----- Material provided
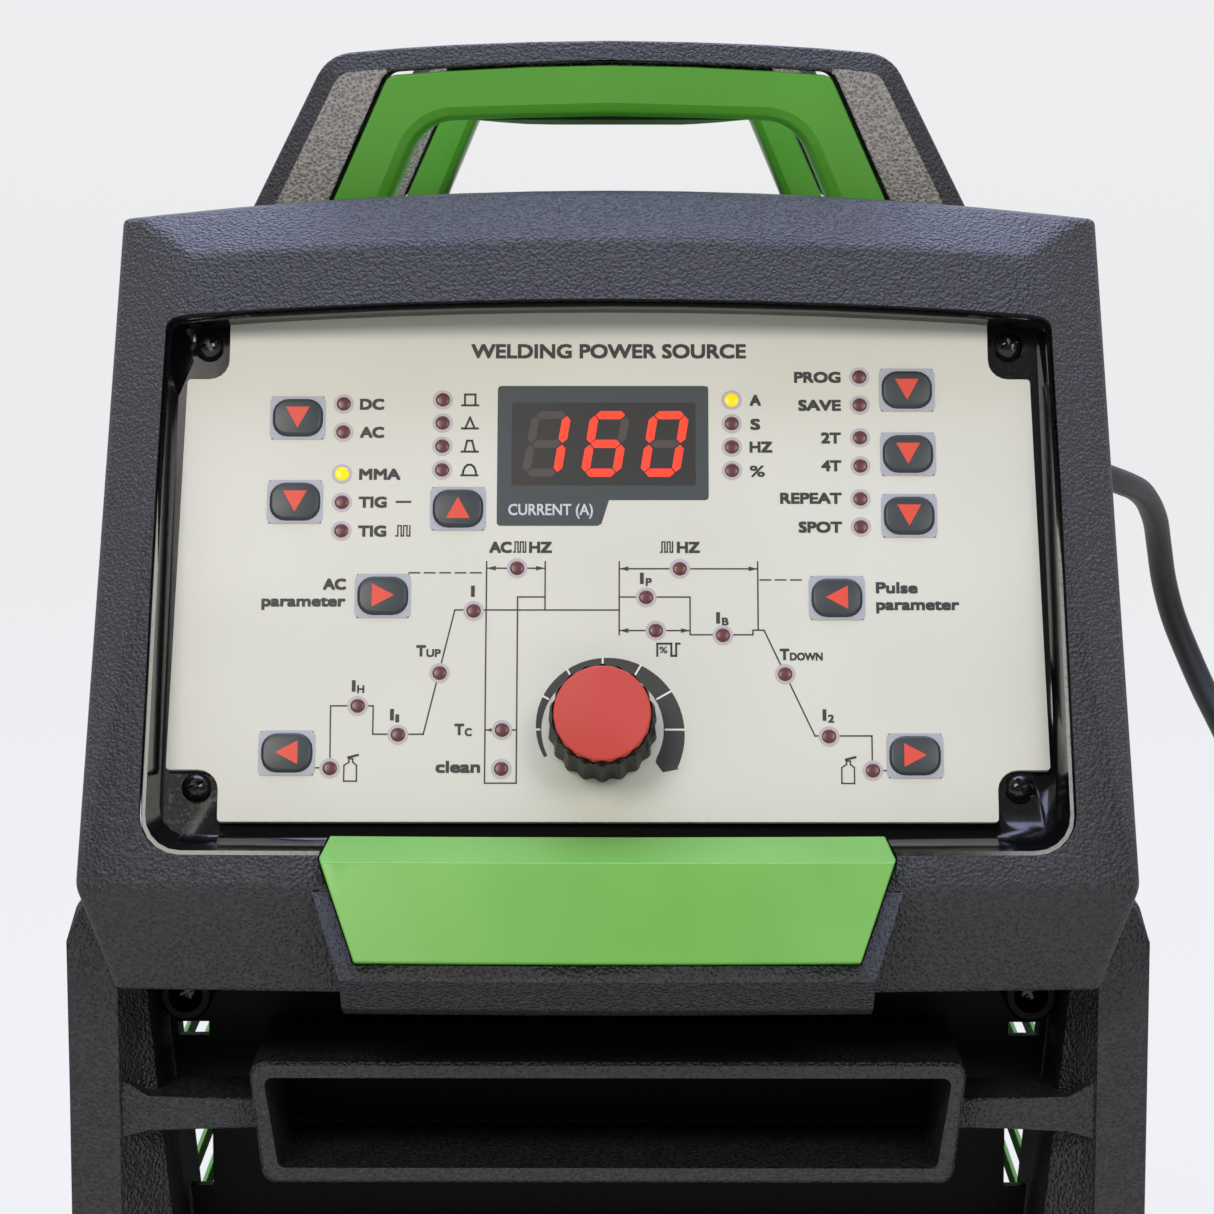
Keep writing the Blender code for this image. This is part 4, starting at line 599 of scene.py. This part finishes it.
def makeLettering():
    bm = bmesh.new()
    for label in labels:
        addText(bm, *label)
    addPanelPiece("panel_lettering", bm, inks["black"])
    caption = bmesh.new()
    addText(caption, "CURRENT (A)", -20.9, 21.1, 2.6, 17.7, "left", 0.05, 0.06, 0.1)
    addPanelPiece("display_caption", caption, inks["caption"])


# glass and lens are x, y, width, height and corner
displayForm = {"left": -23.3, "right": 21.0, "top": 48.2, "foot": 23.1, "tabFoot": 17.5,
               "glass": (-1.1, 35.7, 43.4, 24.2, 0.8), "lens": (-1.0, 35.4, 38.6, 18.2, 0.5)}
digitForm = {"height": 14.4, "width": 8.3, "thick": 1.75, "gap": 0.22, "slant": 0.16,
             "places": (-13.0, -0.6, 11.8), "middle": 35.4}
segmentSets = {"1": "bc", "6": "acdefg", "0": "abcdef"}


def segmentOutlines():
    # the seven bars of one digit, centred on zero
    w, h, t = digitForm["width"] / 2, digitForm["height"] / 2, digitForm["thick"] / 2
    gap = digitForm["gap"]

    def flat(y):
        return [(-w + gap + t, y), (-w + gap + 2 * t, y + t), (w - gap - 2 * t, y + t),
                (w - gap - t, y), (w - gap - 2 * t, y - t), (-w + gap + 2 * t, y - t)]

    def tall(x, low, high):
        return [(x, low + gap), (x + t, low + gap + t), (x + t, high - gap - t),
                (x, high - gap), (x - t, high - gap - t), (x - t, low + gap + t)]

    return {"a": flat(h - t), "g": flat(0), "d": flat(-h + t),
            "f": tall(-w + t, 0, h - t), "b": tall(w - t, 0, h - t),
            "e": tall(-w + t, -h + t, 0), "c": tall(w - t, -h + t, 0)}


def makeDisplay():
    f = displayForm
    film = bmesh.new()
    addSlab(film, roundedBox((f["left"] + f["right"]) / 2, (f["top"] + f["foot"]) / 2,
                             f["right"] - f["left"], f["top"] - f["foot"], 0.9), 0.01, 0.05)
    addSlab(film, [(f["left"], f["foot"] + 1.5), (f["left"], f["tabFoot"] + 0.5),
                   (f["left"] + 0.5, f["tabFoot"]), (-2.2, f["tabFoot"]),
                   (-1.4, f["tabFoot"] + 0.5), (0.6, f["foot"] + 1.5)], 0.01, 0.049)
    addPanelPiece("display_surround", film, inks["slate"])
    lens = bmesh.new()
    addSlab(lens, roundedBox(*f["glass"]), -10.5, 0.06)
    window = addPanelPiece("display_glass", lens, inks["slate"], "machine")
    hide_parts("display_window")
    smoked = bmesh.new()
    addSlab(smoked, roundedBox(*f["lens"]), 0.05, 0.09)
    addPanelPiece("display_lens", smoked, inks["lensDark"])
    on, off = bmesh.new(), bmesh.new()
    for x, digit in zip(digitForm["places"], "160"):
        for key, outline in segmentOutlines().items():
            moved = [(x + px + py * digitForm["slant"], digitForm["middle"] + py) for px, py in outline]
            addSlab(on if key in segmentSets[digit] else off, moved, 0.08, 0.12)
    addPanelPiece("display_digits", on, inks["segmentOn"])
    addPanelPiece("display_digits_unlit", off, inks["segmentOff"])


dialForm = {"centre": (-1.1, -26.2), "inner": 12.6, "ticks": 30, "from": -28, "to": 206, "steps": 48,
            "narrow": 13.3, "widening": 4.2}


def dialOuter(angle):
    # the band widens clockwise from the lower left to the lower right
    return dialForm["narrow"] + dialForm["widening"] * (1 - (angle + 33) / 243) ** 1.1


def makeDial():
    cx, cy = dialForm["centre"]
    band, ticks = bmesh.new(), bmesh.new()
    outer, inner = [], []
    steps = dialForm["steps"]
    for step in range(steps + 1):
        angle = dialForm["from"] + (dialForm["to"] - dialForm["from"]) * step / steps
        turn = math.radians(angle)
        outer.append((cx + dialOuter(angle) * math.cos(turn), cy + dialOuter(angle) * math.sin(turn)))
        inner.append((cx + dialForm["inner"] * math.cos(turn), cy + dialForm["inner"] * math.sin(turn)))
    tip = [(cx + 10.9, cy - 6.9), (cx + 12.4, cy - 9.0)]
    for i in range(steps):
        addSlab(band, [inner[i], outer[i], outer[i + 1], inner[i + 1]], 0.01, 0.05)
    addSlab(band, [inner[0], tip[0], tip[1], (cx + 15.8, cy - 8.3), outer[0]], 0.01, 0.05)
    bmesh.ops.remove_doubles(band, verts=band.verts, dist=1e-4)
    for angle in range(0, 181, dialForm["ticks"]):
        turn = math.radians(angle)
        a, b = dialForm["inner"] + 0.4, dialOuter(angle) - 0.1
        addLine(ticks, [(cx + a * math.cos(turn), cy + a * math.sin(turn)),
                        (cx + b * math.cos(turn), cy + b * math.sin(turn))], 0.4, 0.03, 0.08)
    addPanelPiece("dial_band", band, inks["black"])
    addPanelPiece("dial_ticks", ticks, inks["white"])


makeLamps()
makeKeys()
makeGraph()
makeLettering()
makeDisplay()
makeDial()
print("panel artwork made")


def panHead(bm, radius, height):
    # the domed head of a screw, standing on z = 0
    made = bmesh.ops.create_uvsphere(bm, u_segments=32, v_segments=16, radius=radius)
    bmesh.ops.scale(bm, verts=made["verts"], vec=(1, 1, height / radius))
    bmesh.ops.bisect_plane(bm, geom=bm.verts[:] + bm.edges[:] + bm.faces[:],
                           plane_co=(0, 0, 0), plane_no=(0, 0, -1), clear_outer=True)
    bmesh.ops.edgeloop_fill(bm, edges=[e for e in bm.edges if e.is_boundary])
    bmesh.ops.recalc_face_normals(bm, faces=bm.faces)


def makeScrew(name, node, matrix, radius, height):
    # a cross is cut from the head
    head = bmesh.new()
    panHead(head, radius, height)
    bmesh.ops.transform(head, matrix=matrix, verts=head.verts)
    screw = addPiece(name, head, looks["gloss_black"], "machine", 50)
    cutter = bmesh.new()
    for turn in (25, 115):
        made = bmesh.ops.create_cube(cutter, size=1)["verts"]
        bmesh.ops.scale(cutter, verts=made, vec=(radius * 1.15, radius * 0.24, height))
        bmesh.ops.translate(cutter, verts=made, vec=(0, 0, height * 0.95))
        bmesh.ops.rotate(cutter, verts=made, cent=(0, 0, 0),
                         matrix=Matrix.Rotation(math.radians(turn), 3, "Z"))
    bmesh.ops.transform(cutter, matrix=matrix, verts=cutter.verts)
    mesh = bpy.data.meshes.new("crossTool")
    cutter.to_mesh(mesh)
    cutter.free()
    tool = bpy.data.objects.new("crossTool", mesh)
    scene.collection.objects.link(tool)
    step = screw.modifiers.new("cross", "BOOLEAN")
    step.object = tool
    step.use_self = True
    graph = bpy.context.evaluated_depsgraph_get()
    cut = bpy.data.meshes.new_from_object(screw.evaluated_get(graph))
    screw.modifiers.clear()
    screw.data = cut
    cut.shade_smooth()
    cut.set_sharp_from_angle(angle=math.radians(40))
    bpy.data.objects.remove(tool)
    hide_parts(node)


screwForm = {"radius": 3.1, "panelHeight": 2.4, "postHeight": 2.0}
screwPlaces = {"top_left": (-84.6, 57.4), "top_right": (84.6, 57.4),
               "foot_left": (-84.6, -38.1), "foot_right": (84.6, -38.1)}
for tag, (x, y) in screwPlaces.items():
    makeScrew("screw_" + tag, "panel_screw_" + tag, panelMatrix @ Matrix.Translation((x, y, -1.6)),
              screwForm["radius"], screwForm["panelHeight"])
for side in ("left", "right"):
    low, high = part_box("frame_screw_" + side)
    place = Matrix.Translation(((low[0] + high[0]) / 2, high[1] - 1.2 * mm, (low[2] + high[2]) / 2))
    makeScrew("post_screw_" + side, "frame_screw_" + side,
              place @ Matrix.Rotation(math.radians(90), 4, "X") @ Matrix.Scale(mm, 4),
              screwForm["radius"], screwForm["postHeight"])
print("screws made")


leadForm = {"radius": 4.6 * mm, "coilCentre": (0.2280, 0.1600), "coilRadius": 0.0520, "lift": 0.3 * mm}
# degrees along the coil: its end, the length of one lane, and where a lane starts to change to the next
coilForm = {"end": 1764, "step": 18, "lane": 320, "change": 215}
leadRoute = [
    (0.0780, 0.2683, 0.2830), (0.0780, 0.2740, 0.2830), (0.0833, 0.2940, 0.2828), (0.0980, 0.3088, 0.2815),
    (0.1220, 0.3212, 0.2786), (0.1460, 0.3318, 0.2746), (0.1635, 0.3420, 0.2700), (0.1761, 0.3570, 0.2652),
    (0.1880, 0.3780, 0.2585), (0.1950, 0.3940, 0.2480), (0.1982, 0.4040, 0.2365), (0.2010, 0.4100, 0.2230),
    (0.2050, 0.4115, 0.2090), (0.2103, 0.4085, 0.1955), (0.2156, 0.4025, 0.1830), (0.2210, 0.3945, 0.1715),
    (0.2290, 0.3830, 0.1540), (0.2395, 0.3660, 0.1270), (0.2510, 0.3440, 0.0960), (0.2620, 0.3200, 0.0660),
    (0.2710, 0.2950, 0.0400), (0.2780, 0.2700, 0.0210), (0.2823, 0.2460, 0.0098), (0.2843, 0.2210, 0.0056),
    (0.2846, 0.1942, 0.0049),
]
leadTail = [  # over the outer turn and down into the plug
    (0.2725, 0.1775, 0.0245), (0.2763, 0.1640, 0.0283), (0.2784, 0.1500, 0.0315), (0.2795, 0.1360, 0.0327),
    (0.2800, 0.1210, 0.0310), (0.2800, 0.1080, 0.0277), (0.2800, 0.0960, 0.0251), (0.2800, 0.0850, 0.0241),
]


def coilPoints():
    # nearly five turns in six lanes, two side by side on each of three layers; it steps to the next lane
    # a little earlier each time round, so that no two turns cross
    cx, cy = leadForm["coilCentre"]
    r, base = leadForm["radius"], leadForm["lift"] + leadForm["radius"]
    lanes = [(r, 0), (-r, 0), (-r, 2 * r), (r, 2 * r), (r, 4 * r), (-r, 4 * r)]
    last = len(lanes) - 1
    points = []
    for degree in range(0, coilForm["end"] + 1, coilForm["step"]):
        turn, local = min(degree // coilForm["lane"], last), degree % coilForm["lane"]
        aside, up = lanes[turn]
        nextAside, nextUp = lanes[min(turn + 1, last)]
        blend = max(0.0, (local - coilForm["change"]) / (coilForm["lane"] - coilForm["change"]))
        blend = blend if turn < last else 0.0
        blend = blend * blend * (3 - 2 * blend)
        radius = leadForm["coilRadius"] + aside + (nextAside - aside) * blend
        height = base + up + (nextUp - up) * blend
        angle = -math.radians(degree)
        points.append((cx + radius * math.cos(angle), cy + radius * math.sin(angle), height))
    return points


def smoothRoute(points, spacing):
    # a curve through every point, with an end point added past each end
    ends = [2 * Vector(points[0]) - Vector(points[1])] + [Vector(p) for p in points]
    ends.append(2 * Vector(points[-1]) - Vector(points[-2]))
    route = []
    for a, b, c, d in zip(ends, ends[1:], ends[2:], ends[3:]):
        steps = max(2, round((c - b).length / spacing))
        for step in range(steps):
            t = step / steps
            route.append(0.5 * (2 * b + (c - a) * t + (2 * a - 5 * b + 4 * c - d) * t * t
                                + (3 * b - a - 3 * c + d) * t ** 3))
    return route + [Vector(points[-1])]


def makeLead():
    route = smoothRoute(leadRoute + coilPoints() + leadTail, 4 * mm)
    curve = bpy.data.curves.new("mainsLead", "CURVE")
    curve.dimensions = "3D"
    curve.bevel_depth = leadForm["radius"]
    curve.bevel_resolution = 4
    curve.use_fill_caps = True
    spline = curve.splines.new("POLY")
    spline.points.add(len(route) - 1)
    for point, at in zip(spline.points, route):
        point.co = (*at, 1)
    curve.materials.append(looks["rubber"])
    lead = bpy.data.objects.new("mains_lead", curve)
    scene.collection.objects.link(lead)
    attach(lead, "machine")
    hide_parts("mains_cord", "cord_coil")


tieForm = {"across": 18.8, "height": 27.75, "foot": 0.27, "thick": 0.24, "corner": 4.4, "width": 13}


def makeTie():
    # woven strap round the coil, on the side away from the machine's end of the lead
    cx, cy = leadForm["coilCentre"]
    across, height, thick, corner = (tieForm[key] for key in ("across", "height", "thick", "corner"))
    bm = bmesh.new()
    addRing(bm, roundedBox(0, 0, across + 2 * thick, height + 2 * thick, corner + thick),
            roundedBox(0, 0, across, height, corner), -tieForm["width"] / 2, tieForm["width"] / 2)
    middle = (tieForm["foot"] + height / 2) * mm
    place = Matrix.Translation((cx - leadForm["coilRadius"], cy, middle))
    bm.transform(place @ Matrix.Rotation(math.radians(90), 4, "X") @ Matrix.Scale(mm, 4))
    addPiece("coil_tie", bm, looks["matt_black"], "machine")


makeTie()
makeLead()


lightForm = {
    "overhead": {"place": (0, 0.35, 1.60), "aim": (0, -0.1, 0.35),
                 "size": 1.6, "power": 40, "tint": "#C4CEFF"},
    "keyLeft": {"place": (-0.62, -1.45, 1.25), "aim": (0, -0.25, 0.28),
                "size": 0.6, "power": 10.5, "tint": "#FFF8F0"},
    "keyRight": {"place": (0.70, -1.45, 1.20), "aim": (0, -0.25, 0.28),
                 "size": 0.5, "power": 6.5, "tint": "#FFFDFA"},
}


def makeLights():
    for name, form in lightForm.items():
        data = bpy.data.lights.new(name + "Softbox", "AREA")
        data.shape = "SQUARE"
        data.size = form["size"]
        data.energy = form["power"]
        data.color = tone(form["tint"])[:3]
        light = bpy.data.objects.new(name + "Softbox", data)
        light.location = form["place"]
        way = Vector(form["aim"]) - Vector(form["place"])
        light.rotation_euler = way.to_track_quat("-Z", "Y").to_euler()
        scene.collection.objects.link(light)


def makeStage():
    bm = bmesh.new()
    bmesh.ops.create_grid(bm, x_segments=1, y_segments=1, size=20)
    mesh = bpy.data.meshes.new("studioFloor")
    bm.to_mesh(mesh)
    bm.free()
    floor = bpy.data.objects.new("studioFloor", mesh)
    scene.collection.objects.link(floor)
    # seamless paper, lifted to the brightness of the wall behind it
    made, _, shader = startMaterial("seamlessPaper", "#4A4A4A", 0.9)
    shader.inputs["Emission Color"].default_value = tone("#EEEFF0")
    shader.inputs["Emission Strength"].default_value = 0.865
    mesh.materials.append(made)
    world = bpy.data.worlds.new("studio")
    scene.world = world
    world.use_nodes = True
    tree = world.node_tree
    # bright wall behind, darker room in front
    around = addNode(tree, "ShaderNodeTexCoord")
    way = addNode(tree, "ShaderNodeSeparateXYZ", {}, {0: around.outputs["Generated"]})
    ramp = addNode(tree, "ShaderNodeMapRange",
                   {"From Min": -0.5, "From Max": 0.3, "To Min": 0.22, "To Max": 0.87},
                   {"Value": way.outputs["Y"]})
    tree.nodes["Background"].inputs["Color"].default_value = tone("#FDFDFF")
    tree.links.new(ramp.outputs["Result"], tree.nodes["Background"].inputs["Strength"])


makeLights()
makeStage()
scene.view_settings.view_transform = "Standard"

print("scene ready")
----------
Given request.
Only the lines from the beginning of the material to the line containing "tall(-w + t, -h" should be echoed, verbatim and in full.

Solution below.
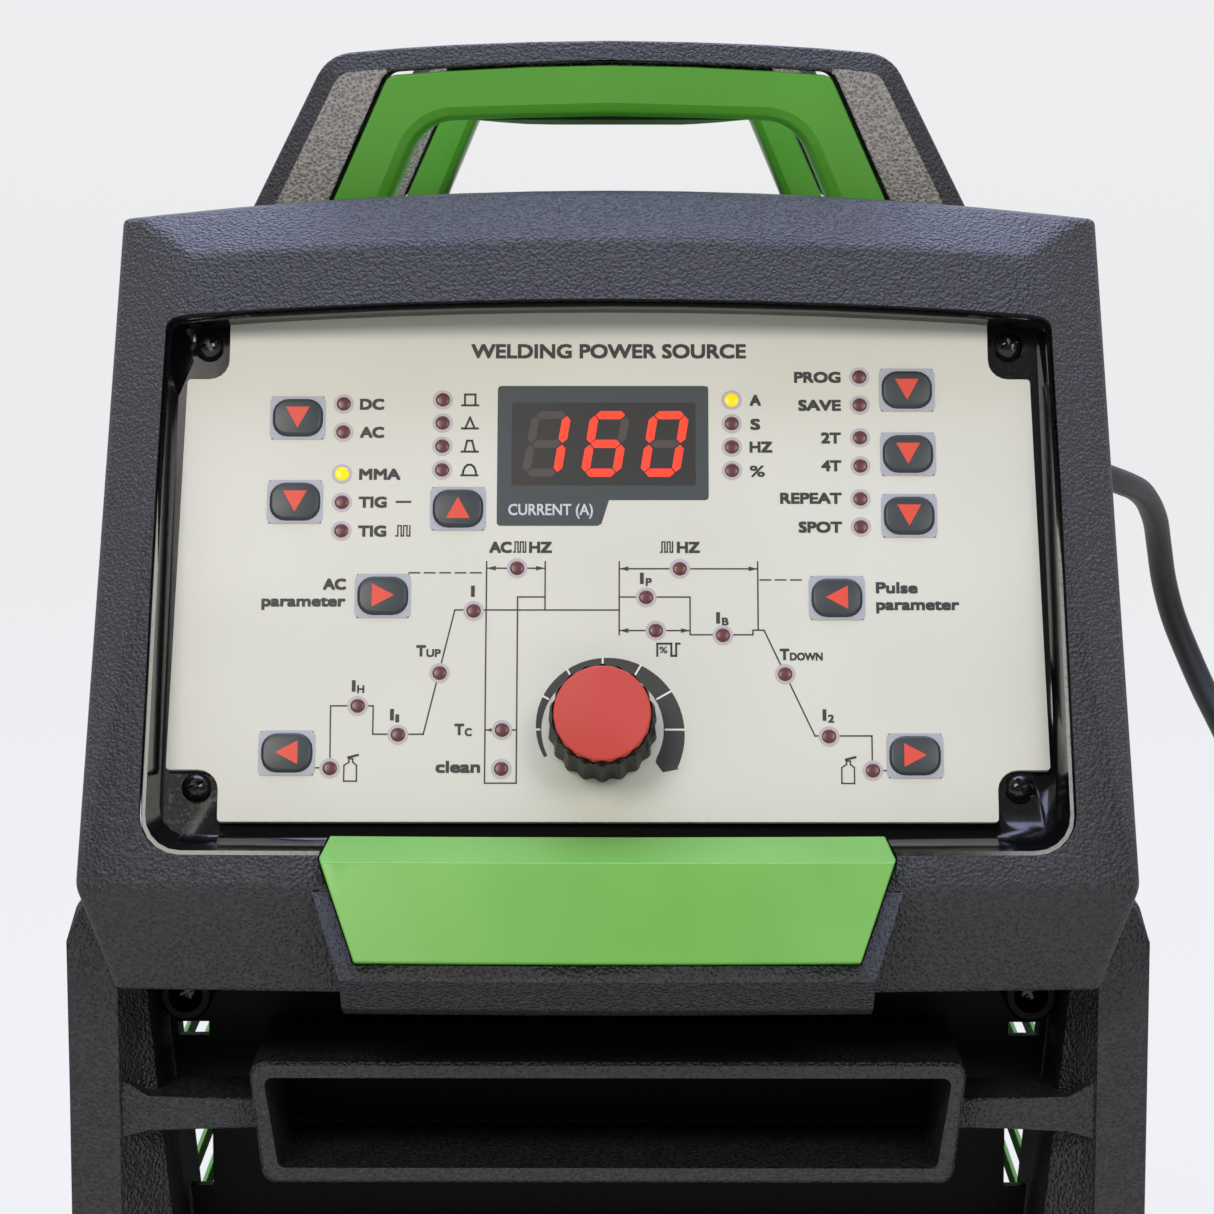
Keep writing the Blender code for this image. This is part 4, starting at line 599 of scene.py. This part finishes it.
def makeLettering():
    bm = bmesh.new()
    for label in labels:
        addText(bm, *label)
    addPanelPiece("panel_lettering", bm, inks["black"])
    caption = bmesh.new()
    addText(caption, "CURRENT (A)", -20.9, 21.1, 2.6, 17.7, "left", 0.05, 0.06, 0.1)
    addPanelPiece("display_caption", caption, inks["caption"])


# glass and lens are x, y, width, height and corner
displayForm = {"left": -23.3, "right": 21.0, "top": 48.2, "foot": 23.1, "tabFoot": 17.5,
               "glass": (-1.1, 35.7, 43.4, 24.2, 0.8), "lens": (-1.0, 35.4, 38.6, 18.2, 0.5)}
digitForm = {"height": 14.4, "width": 8.3, "thick": 1.75, "gap": 0.22, "slant": 0.16,
             "places": (-13.0, -0.6, 11.8), "middle": 35.4}
segmentSets = {"1": "bc", "6": "acdefg", "0": "abcdef"}


def segmentOutlines():
    # the seven bars of one digit, centred on zero
    w, h, t = digitForm["width"] / 2, digitForm["height"] / 2, digitForm["thick"] / 2
    gap = digitForm["gap"]

    def flat(y):
        return [(-w + gap + t, y), (-w + gap + 2 * t, y + t), (w - gap - 2 * t, y + t),
                (w - gap - t, y), (w - gap - 2 * t, y - t), (-w + gap + 2 * t, y - t)]

    def tall(x, low, high):
        return [(x, low + gap), (x + t, low + gap + t), (x + t, high - gap - t),
                (x, high - gap), (x - t, high - gap - t), (x - t, low + gap + t)]

    return {"a": flat(h - t), "g": flat(0), "d": flat(-h + t),
            "f": tall(-w + t, 0, h - t), "b": tall(w - t, 0, h - t),
            "e": tall(-w + t, -h + t, 0), "c": tall(w - t, -h + t, 0)}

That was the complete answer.